As it is, Buckingham Springs has been completely built out since 1996. In addition to profits from home sales, McKee charges residents monthly for the land the homes sit on. “We like the product. It makes money for us. It fills a need at a lower price,” Frank J. McKee told The Philadelphia Inquirer in 2001.

Business has long been good enough to expand onto the more than 80 acres of farmland that The McKee Group owns bordering the development. But the township denied McKee’s request to rezone the land. From 1996 to 2006, McKee failed twice in attempts to overturn zoning regulations on the land and also in its quest to turn Buckingham Springs into an incorporated borough in order to get out from under the Buckingham Township’s zoning ordinances.
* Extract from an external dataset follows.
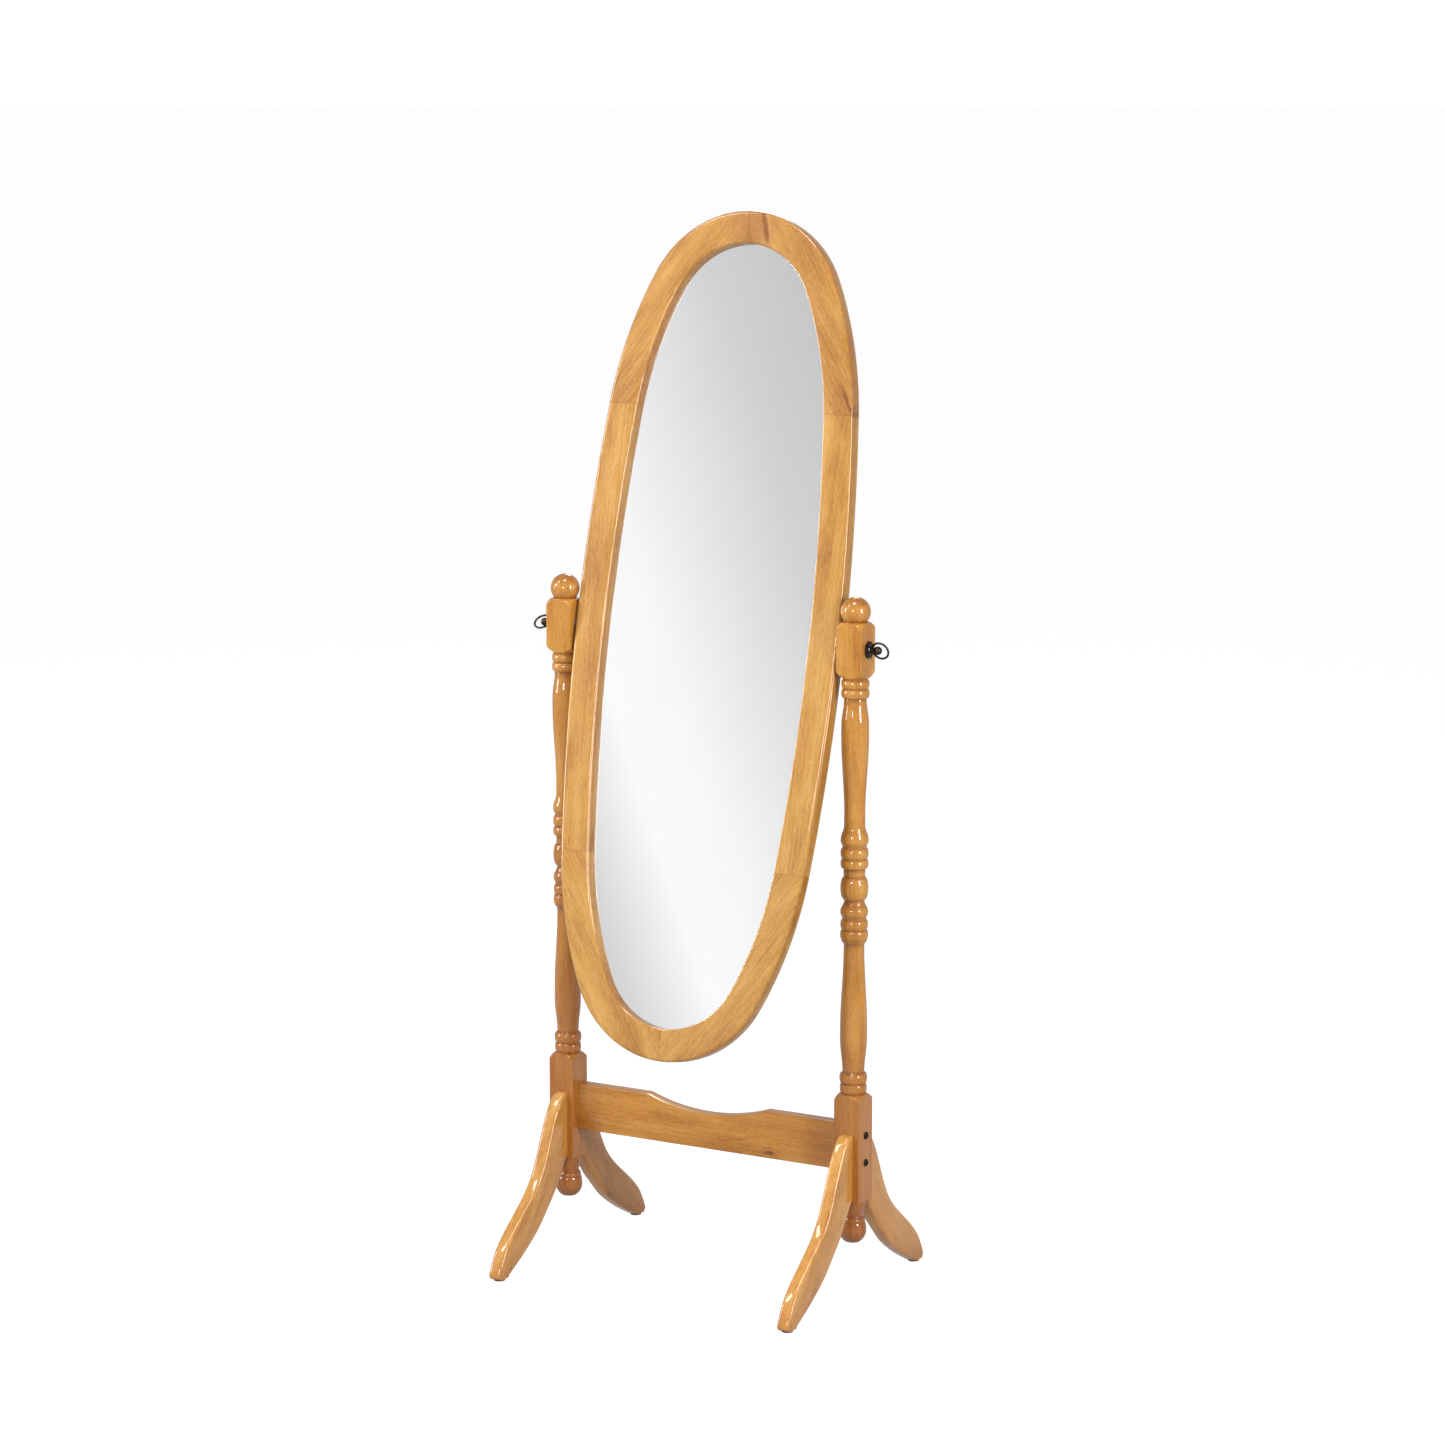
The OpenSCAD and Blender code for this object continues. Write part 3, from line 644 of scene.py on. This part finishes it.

The curative process was expensive, said Kaplin, who represented McKee on one of the challenges. Kaplin didn’t recall the precise amount, but he guessed that the cost of one curative challenge for a developer is now “a quarter of a million dollars, easily.” That’s why not everybody brings these things,” said VanLuvanee, who also represented McKee. “If you are going to get into them, you have to be able to stay till the end. A lot of people don’t have a half million lying around.”

One reason The McKee Group failed in its attempt to expand Buckingham Springs is the township learned from the losses of the 1970s. Instead of zoning McKee’s land for mobile homes, it carved out another plot of land for mobile homes on the other side of the township and required two acres for each dwelling on McKee’s land, a designation that made building modular homes uneconomical. The case turned not on the issue of total exclusion as in the 1970s, but on the argument that the township did not allow for enough of a certain type of development, in this case mobile homes. “It became de-facto exclusionary zoning,” said VanLuvanee. “It’s a much harder case to make.”

McLaughlin said the group has no plans for again fighting Buckingham Township zoning. For now, they will leave the land alone. “We can afford to sit on it for now, so that is probably what we are going to be doing.”